Write out exactly the lines between the line containing "return nodes" and the line containing "obj.parent = empty", including both of those lines, and nothing more.

***** STORED ROWS *****

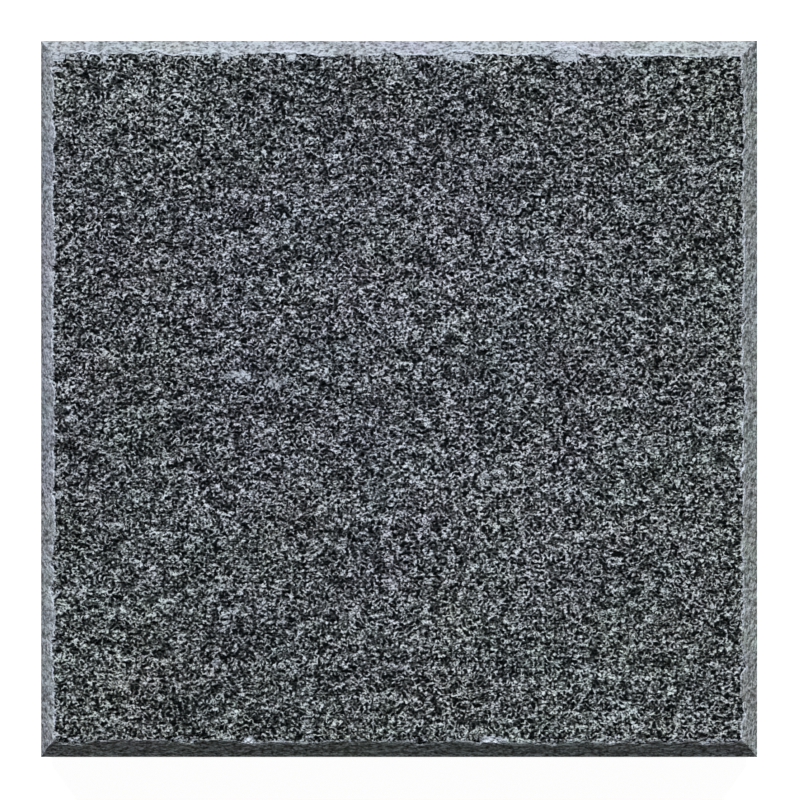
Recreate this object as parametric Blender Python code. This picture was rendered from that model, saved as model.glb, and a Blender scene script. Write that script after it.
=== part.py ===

*****
***** STORED ROWS *****

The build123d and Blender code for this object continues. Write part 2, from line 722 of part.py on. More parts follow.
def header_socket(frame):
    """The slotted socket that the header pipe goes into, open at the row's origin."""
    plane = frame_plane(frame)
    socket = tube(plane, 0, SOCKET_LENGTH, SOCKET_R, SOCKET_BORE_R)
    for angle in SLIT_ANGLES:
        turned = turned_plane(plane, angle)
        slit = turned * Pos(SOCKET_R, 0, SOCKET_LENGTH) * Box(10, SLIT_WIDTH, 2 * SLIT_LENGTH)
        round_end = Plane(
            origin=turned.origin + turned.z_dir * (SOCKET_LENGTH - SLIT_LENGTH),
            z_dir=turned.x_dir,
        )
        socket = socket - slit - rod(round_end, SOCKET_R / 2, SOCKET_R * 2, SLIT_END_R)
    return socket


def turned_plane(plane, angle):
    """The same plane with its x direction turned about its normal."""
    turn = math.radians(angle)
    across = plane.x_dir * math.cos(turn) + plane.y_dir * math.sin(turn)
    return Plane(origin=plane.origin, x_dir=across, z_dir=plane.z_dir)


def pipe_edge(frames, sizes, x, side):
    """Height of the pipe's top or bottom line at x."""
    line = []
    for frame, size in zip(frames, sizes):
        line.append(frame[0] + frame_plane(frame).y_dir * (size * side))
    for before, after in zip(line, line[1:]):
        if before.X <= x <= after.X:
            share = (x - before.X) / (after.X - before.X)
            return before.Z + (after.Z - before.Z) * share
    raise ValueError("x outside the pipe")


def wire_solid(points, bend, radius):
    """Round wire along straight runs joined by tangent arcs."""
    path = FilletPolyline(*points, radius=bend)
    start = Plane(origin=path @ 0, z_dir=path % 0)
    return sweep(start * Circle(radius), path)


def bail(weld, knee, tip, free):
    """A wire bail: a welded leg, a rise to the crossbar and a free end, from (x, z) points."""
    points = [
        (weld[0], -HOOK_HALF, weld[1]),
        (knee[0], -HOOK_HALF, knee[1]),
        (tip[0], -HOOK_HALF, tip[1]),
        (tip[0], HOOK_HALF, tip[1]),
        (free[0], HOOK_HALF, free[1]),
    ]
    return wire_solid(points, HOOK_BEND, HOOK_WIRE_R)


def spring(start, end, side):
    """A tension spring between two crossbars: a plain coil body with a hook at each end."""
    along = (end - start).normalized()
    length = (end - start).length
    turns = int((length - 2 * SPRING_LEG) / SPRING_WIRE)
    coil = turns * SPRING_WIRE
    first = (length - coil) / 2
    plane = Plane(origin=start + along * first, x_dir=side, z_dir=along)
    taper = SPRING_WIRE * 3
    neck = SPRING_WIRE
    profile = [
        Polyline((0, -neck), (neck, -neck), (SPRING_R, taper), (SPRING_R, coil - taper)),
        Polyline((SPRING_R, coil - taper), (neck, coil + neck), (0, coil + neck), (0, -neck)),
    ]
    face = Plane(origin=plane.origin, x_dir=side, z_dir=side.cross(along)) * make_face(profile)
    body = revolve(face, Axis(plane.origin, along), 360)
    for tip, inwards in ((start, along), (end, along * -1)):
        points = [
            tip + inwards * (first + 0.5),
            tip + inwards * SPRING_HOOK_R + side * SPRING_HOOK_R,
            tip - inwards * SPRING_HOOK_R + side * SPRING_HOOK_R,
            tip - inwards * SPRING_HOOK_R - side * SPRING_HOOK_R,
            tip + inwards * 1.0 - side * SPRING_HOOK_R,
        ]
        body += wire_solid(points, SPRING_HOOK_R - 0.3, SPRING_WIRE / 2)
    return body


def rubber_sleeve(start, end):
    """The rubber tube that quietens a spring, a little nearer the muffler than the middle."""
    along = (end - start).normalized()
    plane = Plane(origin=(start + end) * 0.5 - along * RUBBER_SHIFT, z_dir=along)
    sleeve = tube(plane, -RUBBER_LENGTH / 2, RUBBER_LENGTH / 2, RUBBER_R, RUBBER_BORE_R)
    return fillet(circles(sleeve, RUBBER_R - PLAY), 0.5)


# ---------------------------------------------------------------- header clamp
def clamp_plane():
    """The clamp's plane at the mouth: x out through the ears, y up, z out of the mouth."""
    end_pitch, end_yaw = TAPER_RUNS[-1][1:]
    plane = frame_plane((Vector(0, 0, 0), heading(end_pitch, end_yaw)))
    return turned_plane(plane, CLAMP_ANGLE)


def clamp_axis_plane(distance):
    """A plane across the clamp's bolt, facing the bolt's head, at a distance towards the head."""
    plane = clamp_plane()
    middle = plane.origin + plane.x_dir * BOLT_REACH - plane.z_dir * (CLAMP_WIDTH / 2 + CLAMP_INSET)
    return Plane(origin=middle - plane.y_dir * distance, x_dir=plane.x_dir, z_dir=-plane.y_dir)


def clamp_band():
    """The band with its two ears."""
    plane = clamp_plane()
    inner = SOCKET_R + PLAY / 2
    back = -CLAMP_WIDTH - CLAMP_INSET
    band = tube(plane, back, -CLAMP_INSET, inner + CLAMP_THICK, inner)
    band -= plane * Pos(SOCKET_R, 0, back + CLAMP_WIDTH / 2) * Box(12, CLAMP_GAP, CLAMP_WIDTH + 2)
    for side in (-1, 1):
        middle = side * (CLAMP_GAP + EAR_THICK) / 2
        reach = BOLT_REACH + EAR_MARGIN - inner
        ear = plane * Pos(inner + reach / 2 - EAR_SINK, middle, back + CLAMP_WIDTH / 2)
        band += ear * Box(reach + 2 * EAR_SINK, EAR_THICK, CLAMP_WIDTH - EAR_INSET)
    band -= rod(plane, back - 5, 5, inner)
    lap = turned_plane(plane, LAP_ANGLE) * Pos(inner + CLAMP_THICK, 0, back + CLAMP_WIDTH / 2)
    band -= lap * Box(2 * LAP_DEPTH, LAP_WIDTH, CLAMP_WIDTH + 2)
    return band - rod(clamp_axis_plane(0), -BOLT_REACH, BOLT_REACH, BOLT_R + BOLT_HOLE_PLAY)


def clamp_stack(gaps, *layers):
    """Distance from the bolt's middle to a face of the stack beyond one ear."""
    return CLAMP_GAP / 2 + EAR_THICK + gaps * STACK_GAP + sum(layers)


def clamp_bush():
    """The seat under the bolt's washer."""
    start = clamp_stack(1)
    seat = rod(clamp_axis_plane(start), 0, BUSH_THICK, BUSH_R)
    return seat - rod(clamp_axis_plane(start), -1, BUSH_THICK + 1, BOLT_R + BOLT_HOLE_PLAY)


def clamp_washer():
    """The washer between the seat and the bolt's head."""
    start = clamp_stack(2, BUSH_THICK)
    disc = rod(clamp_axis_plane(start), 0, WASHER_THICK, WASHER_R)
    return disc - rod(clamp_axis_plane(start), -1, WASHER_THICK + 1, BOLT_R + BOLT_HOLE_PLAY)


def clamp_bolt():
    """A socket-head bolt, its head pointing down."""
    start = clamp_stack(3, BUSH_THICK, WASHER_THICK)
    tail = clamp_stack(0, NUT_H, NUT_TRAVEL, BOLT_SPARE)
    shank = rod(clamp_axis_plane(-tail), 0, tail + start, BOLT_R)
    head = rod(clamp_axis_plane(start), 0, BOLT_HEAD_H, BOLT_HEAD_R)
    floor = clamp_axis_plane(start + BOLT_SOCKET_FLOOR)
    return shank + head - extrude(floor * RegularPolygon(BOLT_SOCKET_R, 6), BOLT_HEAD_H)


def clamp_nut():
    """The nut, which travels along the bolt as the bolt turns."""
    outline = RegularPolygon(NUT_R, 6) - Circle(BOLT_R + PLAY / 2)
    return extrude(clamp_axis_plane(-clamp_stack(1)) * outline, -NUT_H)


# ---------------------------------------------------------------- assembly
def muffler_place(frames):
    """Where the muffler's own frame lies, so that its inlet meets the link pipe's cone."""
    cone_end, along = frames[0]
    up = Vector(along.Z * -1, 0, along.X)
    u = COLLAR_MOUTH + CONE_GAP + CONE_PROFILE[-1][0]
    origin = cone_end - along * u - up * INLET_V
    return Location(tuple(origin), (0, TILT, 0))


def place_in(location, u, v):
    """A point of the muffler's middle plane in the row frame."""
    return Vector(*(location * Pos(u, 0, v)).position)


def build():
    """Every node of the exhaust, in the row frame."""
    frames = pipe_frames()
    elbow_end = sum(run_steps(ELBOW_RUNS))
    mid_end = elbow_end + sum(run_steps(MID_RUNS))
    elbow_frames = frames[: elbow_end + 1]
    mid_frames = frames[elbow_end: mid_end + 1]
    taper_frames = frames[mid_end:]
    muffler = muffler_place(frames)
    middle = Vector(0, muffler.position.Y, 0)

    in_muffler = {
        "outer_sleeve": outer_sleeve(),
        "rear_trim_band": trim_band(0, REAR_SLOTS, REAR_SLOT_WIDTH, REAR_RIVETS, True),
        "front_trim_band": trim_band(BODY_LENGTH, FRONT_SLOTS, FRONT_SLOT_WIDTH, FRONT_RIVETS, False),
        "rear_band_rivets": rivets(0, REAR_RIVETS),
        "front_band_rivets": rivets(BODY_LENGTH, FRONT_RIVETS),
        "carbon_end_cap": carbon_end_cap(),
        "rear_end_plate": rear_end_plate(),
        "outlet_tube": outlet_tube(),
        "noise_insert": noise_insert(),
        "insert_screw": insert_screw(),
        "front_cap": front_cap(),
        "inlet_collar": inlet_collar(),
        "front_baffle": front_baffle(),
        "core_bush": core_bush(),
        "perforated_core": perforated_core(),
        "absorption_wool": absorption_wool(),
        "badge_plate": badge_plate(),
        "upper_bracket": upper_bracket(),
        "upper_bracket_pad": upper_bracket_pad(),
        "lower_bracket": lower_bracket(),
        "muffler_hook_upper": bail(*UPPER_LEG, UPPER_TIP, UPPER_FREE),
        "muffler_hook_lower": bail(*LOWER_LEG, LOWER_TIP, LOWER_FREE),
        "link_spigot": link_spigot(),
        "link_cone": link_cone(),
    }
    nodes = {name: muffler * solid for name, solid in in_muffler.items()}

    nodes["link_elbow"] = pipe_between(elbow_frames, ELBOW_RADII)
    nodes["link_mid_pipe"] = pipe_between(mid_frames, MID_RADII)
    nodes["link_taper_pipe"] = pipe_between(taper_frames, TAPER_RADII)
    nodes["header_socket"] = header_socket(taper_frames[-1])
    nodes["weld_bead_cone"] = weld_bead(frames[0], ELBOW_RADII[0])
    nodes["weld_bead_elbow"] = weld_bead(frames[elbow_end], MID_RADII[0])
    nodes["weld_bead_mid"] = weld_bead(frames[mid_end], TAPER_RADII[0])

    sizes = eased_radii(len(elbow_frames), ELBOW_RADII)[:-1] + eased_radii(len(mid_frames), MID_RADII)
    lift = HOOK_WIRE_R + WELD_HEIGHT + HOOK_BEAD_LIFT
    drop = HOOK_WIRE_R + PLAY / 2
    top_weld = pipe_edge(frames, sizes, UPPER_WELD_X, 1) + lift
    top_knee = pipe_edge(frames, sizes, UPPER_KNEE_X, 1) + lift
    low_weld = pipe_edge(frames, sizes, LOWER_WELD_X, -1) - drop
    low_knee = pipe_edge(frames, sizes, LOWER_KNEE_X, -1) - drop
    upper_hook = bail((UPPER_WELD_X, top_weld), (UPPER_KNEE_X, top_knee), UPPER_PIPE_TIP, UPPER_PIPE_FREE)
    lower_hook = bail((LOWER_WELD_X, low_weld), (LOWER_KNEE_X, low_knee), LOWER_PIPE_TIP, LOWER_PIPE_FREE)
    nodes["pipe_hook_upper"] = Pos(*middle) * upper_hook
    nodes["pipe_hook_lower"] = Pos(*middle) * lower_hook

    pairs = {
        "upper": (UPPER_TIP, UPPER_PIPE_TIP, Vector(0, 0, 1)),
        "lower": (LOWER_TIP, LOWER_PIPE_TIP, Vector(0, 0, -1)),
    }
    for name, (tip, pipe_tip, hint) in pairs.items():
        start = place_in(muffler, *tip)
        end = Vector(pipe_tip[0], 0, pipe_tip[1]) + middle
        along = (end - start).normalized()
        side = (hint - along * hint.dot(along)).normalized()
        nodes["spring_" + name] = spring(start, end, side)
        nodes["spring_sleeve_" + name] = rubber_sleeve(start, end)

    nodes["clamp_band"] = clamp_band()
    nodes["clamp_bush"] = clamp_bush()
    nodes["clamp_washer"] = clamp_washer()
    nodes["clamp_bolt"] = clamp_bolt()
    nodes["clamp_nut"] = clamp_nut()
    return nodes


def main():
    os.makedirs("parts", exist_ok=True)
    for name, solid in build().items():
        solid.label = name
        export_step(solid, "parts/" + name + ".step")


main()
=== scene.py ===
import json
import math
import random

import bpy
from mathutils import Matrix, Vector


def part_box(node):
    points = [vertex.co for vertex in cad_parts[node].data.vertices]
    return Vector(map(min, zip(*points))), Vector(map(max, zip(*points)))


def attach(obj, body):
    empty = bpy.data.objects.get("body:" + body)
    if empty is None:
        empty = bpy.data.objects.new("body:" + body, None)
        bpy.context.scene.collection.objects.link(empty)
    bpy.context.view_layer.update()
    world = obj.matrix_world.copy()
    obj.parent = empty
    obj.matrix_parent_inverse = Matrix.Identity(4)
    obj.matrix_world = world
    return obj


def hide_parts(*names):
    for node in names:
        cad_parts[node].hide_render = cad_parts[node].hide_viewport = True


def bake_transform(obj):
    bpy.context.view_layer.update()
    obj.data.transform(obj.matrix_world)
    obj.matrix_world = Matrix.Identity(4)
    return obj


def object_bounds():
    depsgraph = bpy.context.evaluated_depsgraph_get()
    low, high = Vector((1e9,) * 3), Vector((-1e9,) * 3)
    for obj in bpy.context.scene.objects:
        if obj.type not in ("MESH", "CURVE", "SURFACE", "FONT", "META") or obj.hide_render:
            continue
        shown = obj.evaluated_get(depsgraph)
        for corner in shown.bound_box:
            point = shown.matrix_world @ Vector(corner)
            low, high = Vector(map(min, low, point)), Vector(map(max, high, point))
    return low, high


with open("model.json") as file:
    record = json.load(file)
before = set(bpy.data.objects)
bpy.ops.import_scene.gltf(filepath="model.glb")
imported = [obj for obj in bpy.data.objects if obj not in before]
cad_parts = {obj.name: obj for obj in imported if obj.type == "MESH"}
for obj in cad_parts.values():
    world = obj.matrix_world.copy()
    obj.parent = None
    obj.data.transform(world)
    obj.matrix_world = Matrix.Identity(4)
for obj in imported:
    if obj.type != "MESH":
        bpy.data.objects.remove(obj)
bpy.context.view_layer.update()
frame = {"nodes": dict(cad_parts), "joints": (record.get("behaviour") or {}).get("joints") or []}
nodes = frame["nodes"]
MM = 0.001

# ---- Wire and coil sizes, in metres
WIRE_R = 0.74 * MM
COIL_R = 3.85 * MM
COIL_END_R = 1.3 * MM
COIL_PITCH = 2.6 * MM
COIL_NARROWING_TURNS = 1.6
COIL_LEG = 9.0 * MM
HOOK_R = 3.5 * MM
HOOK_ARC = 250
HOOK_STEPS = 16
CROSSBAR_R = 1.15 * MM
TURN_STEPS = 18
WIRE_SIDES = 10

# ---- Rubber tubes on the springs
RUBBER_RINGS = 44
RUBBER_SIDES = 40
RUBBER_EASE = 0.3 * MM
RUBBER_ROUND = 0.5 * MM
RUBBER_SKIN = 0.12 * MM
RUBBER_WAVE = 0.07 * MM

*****

**FINAL RESULT:**
    return nodes


def main():
    os.makedirs("parts", exist_ok=True)
    for name, solid in build().items():
        solid.label = name
        export_step(solid, "parts/" + name + ".step")


main()
=== scene.py ===
import json
import math
import random

import bpy
from mathutils import Matrix, Vector


def part_box(node):
    points = [vertex.co for vertex in cad_parts[node].data.vertices]
    return Vector(map(min, zip(*points))), Vector(map(max, zip(*points)))


def attach(obj, body):
    empty = bpy.data.objects.get("body:" + body)
    if empty is None:
        empty = bpy.data.objects.new("body:" + body, None)
        bpy.context.scene.collection.objects.link(empty)
    bpy.context.view_layer.update()
    world = obj.matrix_world.copy()
    obj.parent = empty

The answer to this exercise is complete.